Take the lines from the beginning of the data below through the line holding "return body - notch_box(notch_depth)" and return exactly those.
--- begin Information provided ---
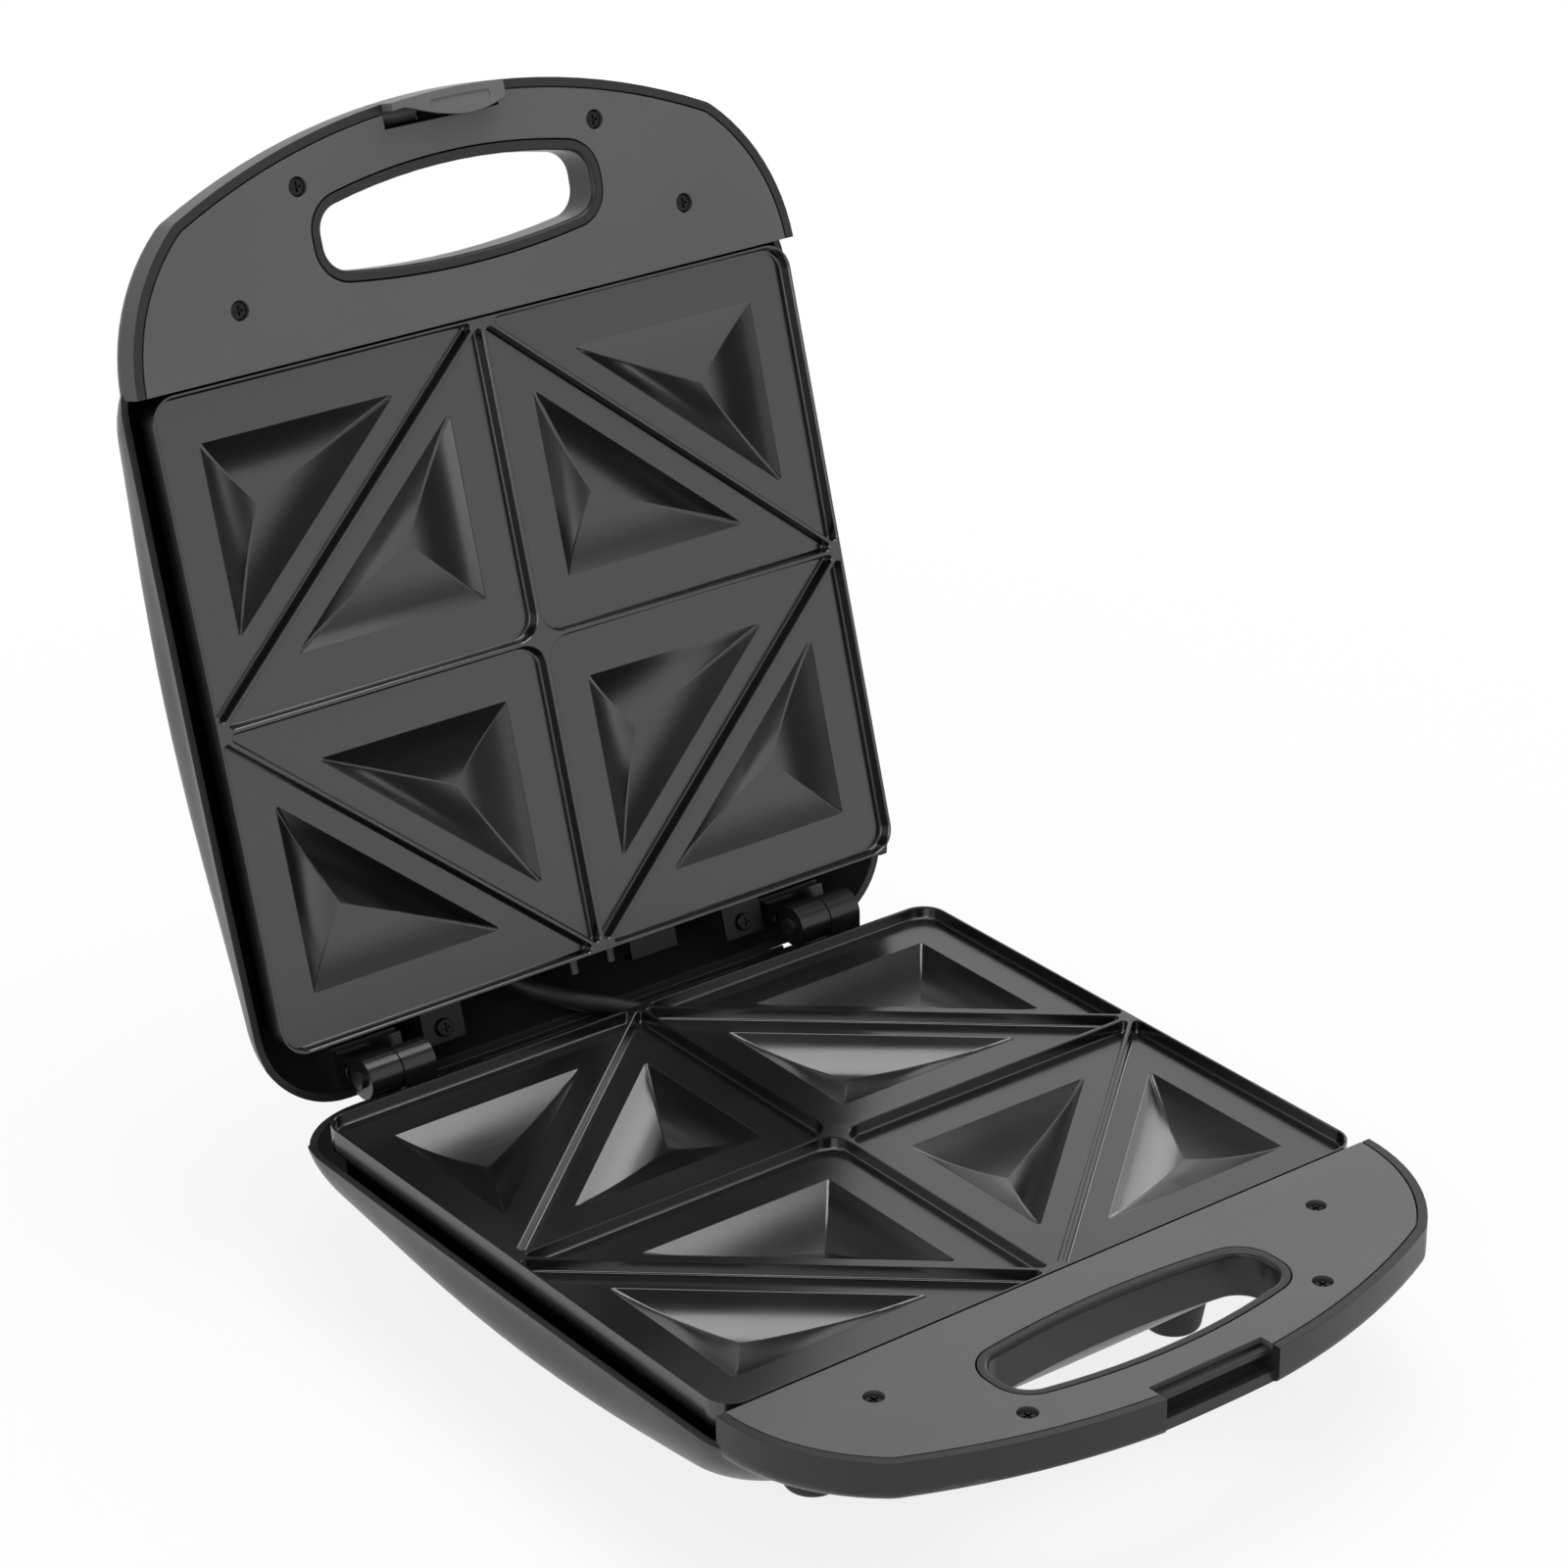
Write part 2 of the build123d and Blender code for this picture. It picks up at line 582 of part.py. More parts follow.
def lower_housing(shell):
    """Shell with the shallow notch and the keeper that the latch hooks under."""
    recess = outer_front + notch_recess
    below = block(-notch_half - notch_wall, notch_half + notch_wall, recess, recess + notch_wall,
                  -handle_thickness, -notch_depth)
    body = shell + notch_frame(notch_depth) + (below & handle_slab) - notch_box(notch_depth)
    body -= block(-notch_half, notch_half, outer_front - wall, recess, -handle_thickness, -notch_depth)
    body += block(-notch_half, notch_half, notch_y - keeper_reach, notch_y - keeper_gap,
                  keeper_bottom, cover_seat)
    hole = rod_y(gland_x, half_y - pan_inset, back_y + 5, -gland_drop, gland_radius)
    return body - hole


def upper_housing(shell):
    """Shell with the deep notch that carries the latch, and two lamp holes."""
    depth = -handle_floor
    body = shell + notch_frame(depth) - notch_box(depth)
    body -= rod_x(-notch_half - notch_wall, notch_half + notch_wall, pivot_y, -pivot_height,
                  latch_pin_radius + fixed_fit)
    for side in (-1, 1):
        body -= rod(side * lamp_x, lamp_y, -hull_depth, -floor_level, lamp_radius + fixed_fit)
    return body


def handle_cover():
    """Flat cover of the handle, flush with the rim, with four screw cups."""
    body = rise(Pos(0, 0, cover_seat) * handle_face(), cover_thickness)
    for x, ahead in screw_places:
        for side in (-1, 1):
            body += rod(side * x, front - ahead, cup_foot, cover_seat, cup_radius)
            body -= rod(side * x, front - ahead, cup_foot, 0, screw_pass)
            body -= rod(side * x, front - ahead, -screw_recess - screw_head_height, 0, screw_head + 0.2)
    body -= rise(Pos(0, 0, cover_seat) * hole_face(hole_lip + cover_gap), cover_thickness)
    return body - notch_box(notch_depth)


# ---------------------------------------------------------------- small pieces
def screw(length):
    """Cross-recessed screw: underside of its head at z = 0, shank below."""
    body = rod(0, 0, 0, screw_head_height, screw_head)
    body = fillet(body.edges().filter_by_position(Axis.Z, screw_head_height, screw_head_height), 0.6)
    body += rod(0, 0, -length, 0, screw_shank - fixed_fit)
    for turn in (0, 90):
        body -= Rot(0, 0, turn) * block(-1.7, 1.7, -0.35, 0.35, screw_head_height - 0.9, screw_head_height)
    return body


def hinge_bracket(centre, fit):
    """Screwed plate, upright arm and rolled knuckle of one hinge leaf."""
    half = knuckle_width + knuckle_gap / 2
    body = block(centre - half, centre + half, hinge_y - bracket_ahead, hinge_y + bracket_behind,
                 bracket_seat, -bracket_drop)
    x0 = centre + knuckle_gap / 2
    x1 = x0 + knuckle_width
    body += block(x0, x1, hinge_y - knuckle_radius, hinge_y - knuckle_radius + bracket_sheet,
                  bracket_seat, hinge_z)
    body += rod_x(x0, x1, hinge_y, hinge_z, knuckle_radius)
    body -= rod_x(x0, x1, hinge_y, hinge_z, pin_radius + fit)
    for side in (-1, 1):
        body -= rod(centre + side * bracket_screw_x, hinge_y, bracket_seat, -bracket_drop, screw_pass)
    return body


def hinge_pin(centre):
    """Headed pin, in place through both knuckles."""
    reach = knuckle_width + knuckle_gap / 2
    pin = rod_x(centre - reach, centre + reach + pin_tail, hinge_y, hinge_z, pin_radius)
    return pin + rod_x(centre - reach - pin_tail, centre - reach, hinge_y, hinge_z, pin_head)


def foot(x, y):
    """Tapered foot, cut to sit against the curved hull."""
    body = Pos(x, y, -(rim_height + floor_level - wall) / 2) * \
        Cone(foot_sole, foot_root, rim_height - floor_level + wall)
    sole = body.edges().filter_by_position(Axis.Z, -rim_height - 0.01, -rim_height + 0.01)
    return fillet(sole, foot_round) - hull


def thermostat():
    """Round sensor that sits against the plate's underside."""
    body = rod(0, 0, ceiling - thermostat_height, ceiling, thermostat_radius)
    body += rod(0, 0, ceiling - 2.0, ceiling - 1.0, thermostat_radius + 1.2)
    for x in (-5, 5):
        body += block(x - 1.5, x + 1.5, -3, 3, ceiling - thermostat_height - 3, ceiling - thermostat_height)
    return body


def terminal_block():
    """Connector block on the housing's floor, where the sleeve's wires end."""
    floor = -floor_level
    body = block(block_x - block_half, block_x + block_half, block_back - block_depth, block_back,
                 floor, floor + block_height)
    for x in (-block_half / 2, block_half / 2):
        body -= rod(block_x + x, block_back - block_depth / 2, floor + 6, floor + block_height, 2.5)
    return body


def cord_gland():
    """Bushing in the lower housing's back wall; its bore is the mains inlet."""
    y1 = back_y + gland_proud
    body = rod_y(gland_x, half_y + 6, y1, -gland_drop, gland_radius - fixed_fit)
    body += rod_y(gland_x, half_y + 15, y1, -gland_drop, gland_flange) - hull
    return body - rod_y(gland_x, half_y, y1, -gland_drop, gland_bore)


def lamp_lens(side):
    """Stepped round lens, its flange against the inside of the lid's top."""
    body = rod(side * lamp_x, lamp_y, -hull_depth - lamp_proud, -floor_level, lamp_radius)
    return body + rod(side * lamp_x, lamp_y, -floor_level, -floor_level + 2, lamp_radius + lamp_flange)


# ---------------------------------------------------------------- latch
def latch():
    """Spring latch: curved front wall, half-moon hook and the barrel it turns on."""
    half = notch_half - latch_fit
    grown = cover_gap + cover_lip
    strip = handle_face(grown) - handle_face(grown - latch_wall)
    window = block(-half, half, outer_front - 1, notch_y, -latch_height, hook_tip)
    front_wall = rise(Pos(0, 0, -latch_height) * strip, latch_height + hook_tip) & window
    outer = handle_slab + rise(handle_face(grown), hook_tip)
    free = [(half, hook_ends[0]), *hook_edge, (-half, hook_ends[1])]
    blade = Spline([(x, outer_front + depth) for x, depth in free])
    sides = Polyline(blade @ 1, (-half, outer_front - wall), (half, outer_front - wall), blade @ 0)
    moon = make_face([blade, *sides.edges()])
    hook = rise(Pos(0, 0, hook_top) * moon, hook_thickness) & rise(handle_face(grown), hook_tip)
    mark_x, mark_depth_in = mark_middle
    mark = rise(RectangleRounded(*mark_size, mark_round), hook_thickness)
    mark = Rot(mark_tilt, 0, 0) * mark
    hook -= Pos(mark_x, outer_front + mark_depth_in, hook_tip - mark_depth / 2) * mark
    neck = block(-half, half, outer_front + latch_wall / 2, pivot_y, -pivot_height - 1.5,
                 -pivot_height + 1.5)
    body = (front_wall & outer) + (hook & window) + (neck & outer)
    body += rod_x(-half, half, pivot_y, -pivot_height, latch_barrel)
    body -= block(-spring_half, spring_half, outer_front + latch_wall, notch_y,
                  -pivot_height - latch_barrel, -pivot_height + latch_barrel)
    return body - rod_x(-half, half, pivot_y, -pivot_height, latch_pin_radius + running_fit)


def latch_pin():
    """Plain pin through the latch and both notch walls."""
    reach = notch_half + notch_wall
    return rod_x(-reach, reach, pivot_y, -pivot_height, latch_pin_radius)


def latch_spring():
    """Torsion spring as its coil and two legs, one to the latch and one to the housing."""
    half, thin = spring_half - 1.5, spring_wire * 0.4
    coil = rod_x(-half, half, pivot_y, -pivot_height, spring_coil)
    coil -= rod_x(-half, half, pivot_y, -pivot_height, spring_coil - spring_wire)
    level = -pivot_height - spring_coil + spring_wire / 2
    for x, y0, y1 in ((1 - half, outer_front + latch_wall + 0.3, pivot_y),
                      (half - 1, pivot_y, notch_y - 0.3)):
        coil += block(x - thin, x + thin, y0, y1, level - thin, level + thin)
    return coil


def wire_sleeve():
    """Insulating sleeve that carries the wires across the hinge line."""
    turn_ahead, turn_z = sleeve_turn
    mouth_x, mouth_ahead, mouth_z = sleeve_mouth
    route = [(block_x, block_back + sleeve_gap, turn_z), (block_x, hinge_y - turn_ahead, turn_z),
             (mouth_x, hinge_y - mouth_ahead, mouth_z)]
    lower = [Vector(x, y - middle_y, z + rim_height) for x, y, z in route]
    upper = [swung_point(x, y, z) for x, y, z in reversed(route)]
    path = FilletPolyline(*lower, *upper, radius=[*sleeve_bends, *reversed(sleeve_bends)])
    start = Plane(origin=path @ 0, z_dir=path % 0)
    tube = sweep(start * Circle(sleeve_radius), path=path)
    print("sleeve bends", sleeve_bends, "volume over section times length",
          round(tube.volume / (math.pi * sleeve_radius ** 2 * path.length), 4))
    return tube


# ---------------------------------------------------------------- the two halves
def write_half(name, place, shell, fit):
    """Every piece that both halves have."""
    save(place(shell), f"{name}_housing")
    save(place(handle_cover()), f"{name}_handle_cover")
    save(place(cooking_plate()), f"{name}_cooking_plate")
    save(place(reflector_pan()), f"{name}_reflector_pan")
    save(place(heating_element()), f"{name}_heating_element")
    save(place(thermostat()), f"{name}_thermostat")
    save(place(terminal_block()), f"{name}_terminal_block")
    number = 0
    for x, ahead in screw_places:
        for side in (-1, 1):
            number += 1
            head = -screw_recess - screw_head_height
            piece = Pos(side * x, front - ahead, head) * screw(9.0)
            save(place(piece), f"{name}_cover_screw_{number}")
    for number, (x, y) in enumerate(post_places, 1):
        piece = Pos(x, y, pan_floor - pan_sheet) * (Rot(180, 0, 0) * screw(8.0))
        save(place(piece), f"{name}_plate_screw_{number}")
    for number, side in enumerate((-1, 1), 1):
        piece = Pos(side * pan_tab_x, tab_y, pan_flange) * screw(10.0)
        save(place(piece), f"{name}_pan_screw_{number}")
    for number, centre in enumerate((-hinge_centre, hinge_centre), 1):
        save(place(hinge_bracket(centre, fit)), f"{name}_hinge_bracket_{number}")
    for number, x in enumerate(bracket_screws, 1):
        piece = Pos(x, hinge_y, -bracket_drop) * screw(10.0)
        save(place(piece), f"{name}_bracket_screw_{number}")


shell = housing()
write_half("lower", set_down, lower_housing(shell), fixed_fit)
write_half("upper", swing_open, upper_housing(shell), running_fit)

for number, centre in enumerate((-hinge_centre, hinge_centre), 1):
    save(set_down(hinge_pin(centre)), f"hinge_pin_{number}")
for number, y in enumerate(foot_rows, 1):
    for side, name in ((-1, "left"), (1, "right")):
        save(set_down(foot(side * foot_x, y)), f"foot_{name}_{number}")
save(set_down(cord_gland()), "cord_gland")
save(swing_open(latch()), "latch")
save(swing_open(latch_pin()), "latch_pin")
save(swing_open(latch_spring()), "latch_spring")
save(swing_open(lamp_lens(-1)), "ready_lamp")
save(swing_open(lamp_lens(1)), "power_lamp")
save(wire_sleeve(), "wire_sleeve")
print("middle_y", round(middle_y, 4))
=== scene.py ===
# %% [markdown]
# # Dressing a four-slice sandwich toaster
# The CAD frame gives every rigid piece its true shape and place, in metres, with the
# table at z = 0 and the hinge along X.  What CAD leaves plain is made here: the finish
# of each material, the rising underside of the handles, a thin lip between the halves,
# the one flexible piece, the floor, the light and the camera.

# %% Load the frame
import json
import math

import bmesh
import bpy
from mathutils import Matrix, Vector


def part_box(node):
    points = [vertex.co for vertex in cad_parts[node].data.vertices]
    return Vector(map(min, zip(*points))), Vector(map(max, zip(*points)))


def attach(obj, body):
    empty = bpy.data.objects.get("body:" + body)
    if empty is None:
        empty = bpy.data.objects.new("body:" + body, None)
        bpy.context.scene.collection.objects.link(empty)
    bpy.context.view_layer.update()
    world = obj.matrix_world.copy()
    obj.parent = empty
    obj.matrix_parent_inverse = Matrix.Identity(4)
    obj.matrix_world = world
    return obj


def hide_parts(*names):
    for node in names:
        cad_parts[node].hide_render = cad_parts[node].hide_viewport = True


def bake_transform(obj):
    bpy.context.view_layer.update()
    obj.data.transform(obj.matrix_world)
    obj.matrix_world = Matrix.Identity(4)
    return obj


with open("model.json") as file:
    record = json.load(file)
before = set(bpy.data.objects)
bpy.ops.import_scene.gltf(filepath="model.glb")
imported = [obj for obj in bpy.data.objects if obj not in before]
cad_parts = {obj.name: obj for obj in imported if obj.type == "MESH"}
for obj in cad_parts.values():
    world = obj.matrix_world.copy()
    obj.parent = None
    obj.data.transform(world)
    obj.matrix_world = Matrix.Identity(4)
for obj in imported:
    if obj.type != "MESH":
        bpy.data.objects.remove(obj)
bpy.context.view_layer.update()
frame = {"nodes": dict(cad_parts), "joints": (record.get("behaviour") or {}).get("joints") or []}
nodes = frame["nodes"]
mm = 0.001

# %% [markdown]
# ## The camera
# A product shot is taken with a long lens from some way off, so that the near handle
# doesn't loom.  The place, the turn and the lens were worked out once from the corners
# of the two plates, whose width had been settled first, and stay as plain numbers.  A
# camera looks along its own -Z, so its matrix is built from three axes: right, up, back.


# %% Camera
def in_scene(name, data):
    """An object for a mesh, a lamp or a camera, linked into the scene."""
    made = bpy.data.objects.new(name, data)
    bpy.context.scene.collection.objects.link(made)
    return made


film_width = 36
focal_length = 104.6
camera_place = Vector((-0.7736, -1.0210, 0.7740))
azimuth = math.radians(-37.026)
elevation = math.radians(25.074)
roll = math.radians(-0.752)

back = Vector((math.sin(azimuth) * math.cos(elevation),
               -math.cos(azimuth) * math.cos(elevation), math.sin(elevation)))
level = Vector((math.cos(azimuth), math.sin(azimuth), 0))
upright = back.cross(level)
right = level * math.cos(roll) + upright * math.sin(roll)
up = upright * math.cos(roll) - level * math.sin(roll)

camera = in_scene("camera", bpy.data.cameras.new("camera"))
camera.data.sensor_width = film_width
camera.data.lens = focal_length
camera_turn = Matrix((right, up, back)).transposed().to_4x4()
camera.matrix_world = Matrix.Translation(camera_place) @ camera_turn
bpy.context.scene.camera = camera

# %% [markdown]
# ## Shader maths as expressions
# A procedural finish is arithmetic on noise.  Wired by hand it is a tangle of Math nodes,
# so one small class wraps a socket: adding or multiplying two of them adds the node that
# does it, and a single method adds every other kind of node, its settings first.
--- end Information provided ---
◆ **Exercise output**
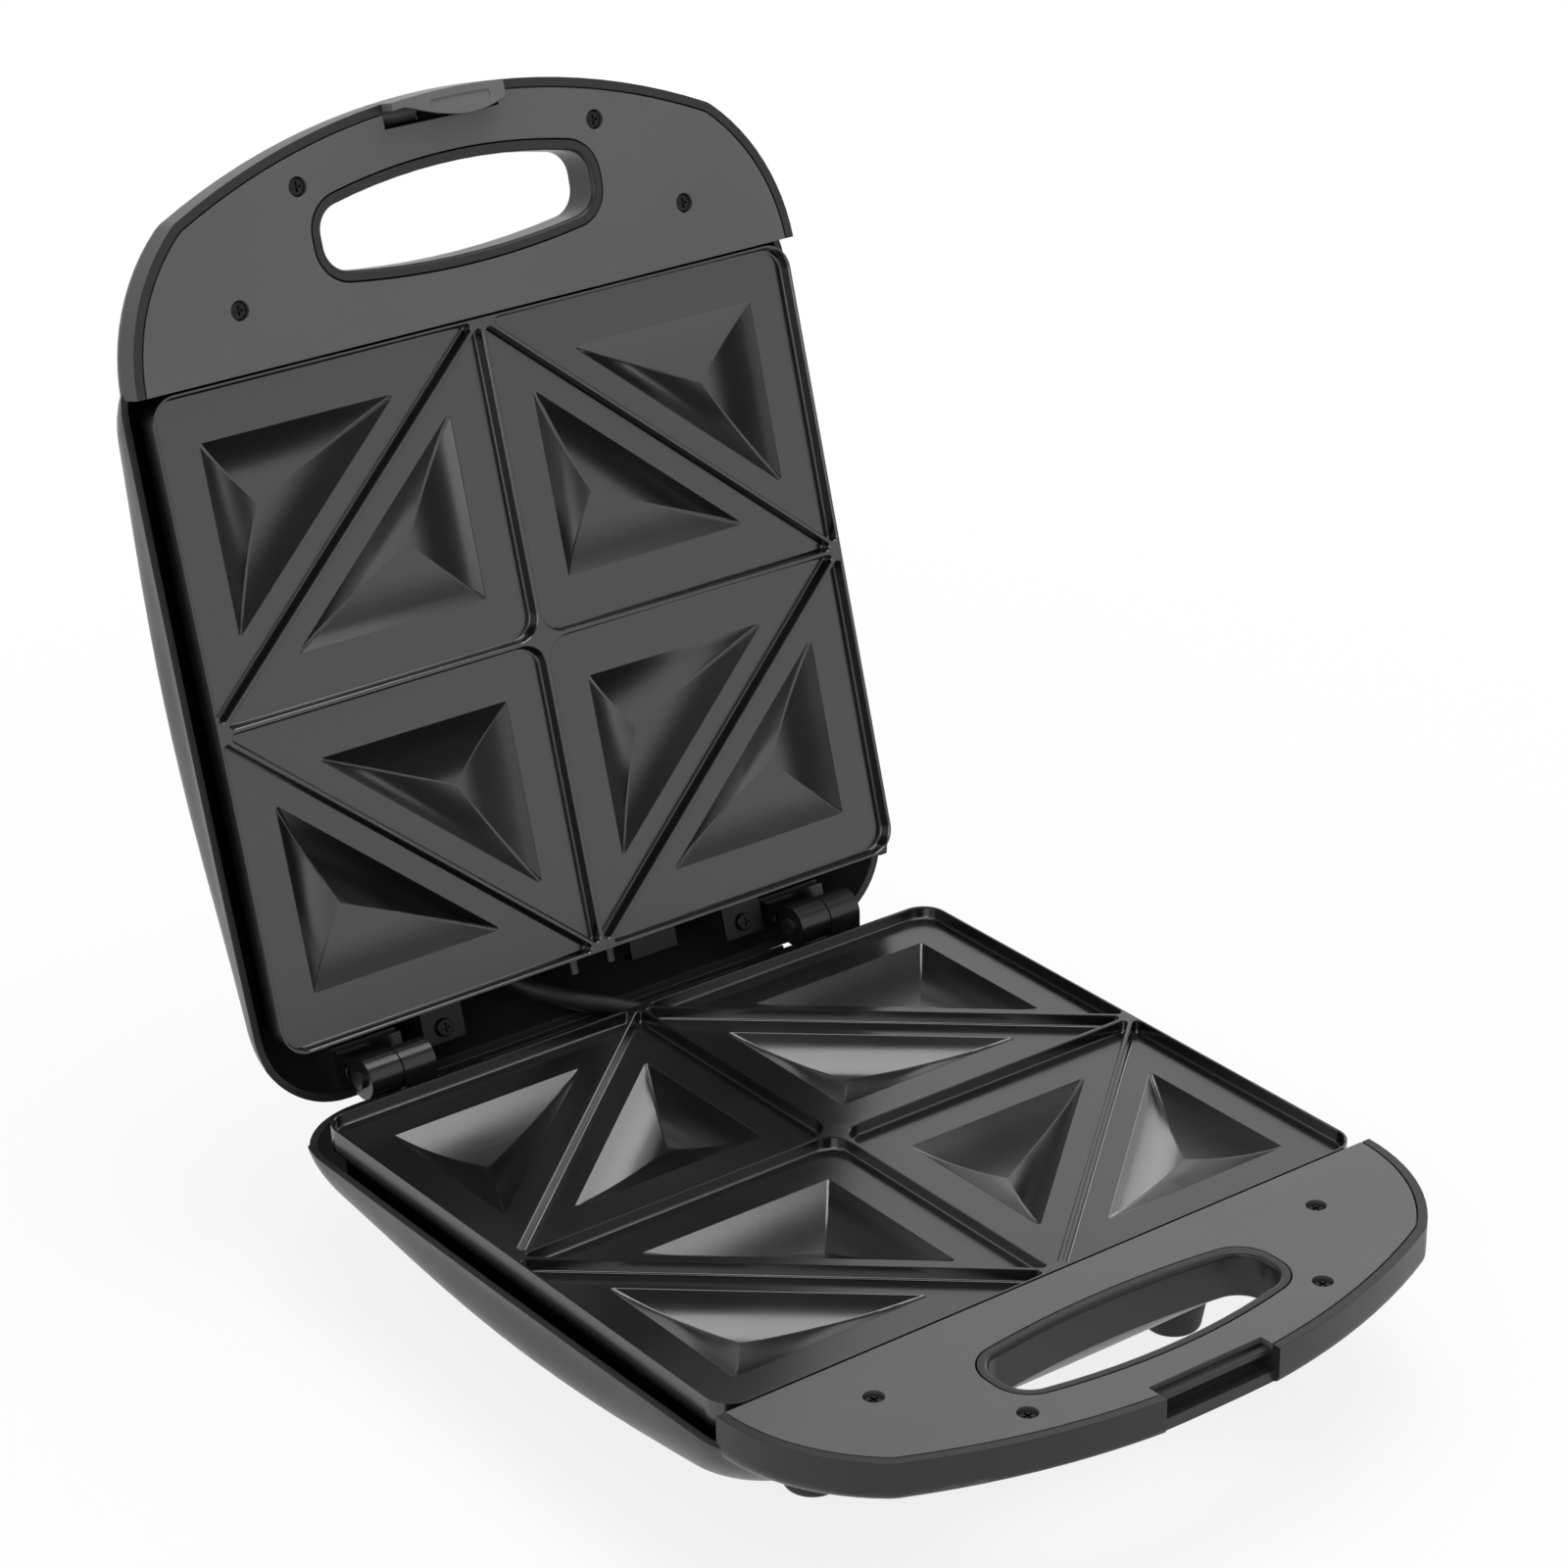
Write part 2 of the build123d and Blender code for this picture. It picks up at line 582 of part.py. More parts follow.
def lower_housing(shell):
    """Shell with the shallow notch and the keeper that the latch hooks under."""
    recess = outer_front + notch_recess
    below = block(-notch_half - notch_wall, notch_half + notch_wall, recess, recess + notch_wall,
                  -handle_thickness, -notch_depth)
    body = shell + notch_frame(notch_depth) + (below & handle_slab) - notch_box(notch_depth)
    body -= block(-notch_half, notch_half, outer_front - wall, recess, -handle_thickness, -notch_depth)
    body += block(-notch_half, notch_half, notch_y - keeper_reach, notch_y - keeper_gap,
                  keeper_bottom, cover_seat)
    hole = rod_y(gland_x, half_y - pan_inset, back_y + 5, -gland_drop, gland_radius)
    return body - hole


def upper_housing(shell):
    """Shell with the deep notch that carries the latch, and two lamp holes."""
    depth = -handle_floor
    body = shell + notch_frame(depth) - notch_box(depth)
    body -= rod_x(-notch_half - notch_wall, notch_half + notch_wall, pivot_y, -pivot_height,
                  latch_pin_radius + fixed_fit)
    for side in (-1, 1):
        body -= rod(side * lamp_x, lamp_y, -hull_depth, -floor_level, lamp_radius + fixed_fit)
    return body


def handle_cover():
    """Flat cover of the handle, flush with the rim, with four screw cups."""
    body = rise(Pos(0, 0, cover_seat) * handle_face(), cover_thickness)
    for x, ahead in screw_places:
        for side in (-1, 1):
            body += rod(side * x, front - ahead, cup_foot, cover_seat, cup_radius)
            body -= rod(side * x, front - ahead, cup_foot, 0, screw_pass)
            body -= rod(side * x, front - ahead, -screw_recess - screw_head_height, 0, screw_head + 0.2)
    body -= rise(Pos(0, 0, cover_seat) * hole_face(hole_lip + cover_gap), cover_thickness)
    return body - notch_box(notch_depth)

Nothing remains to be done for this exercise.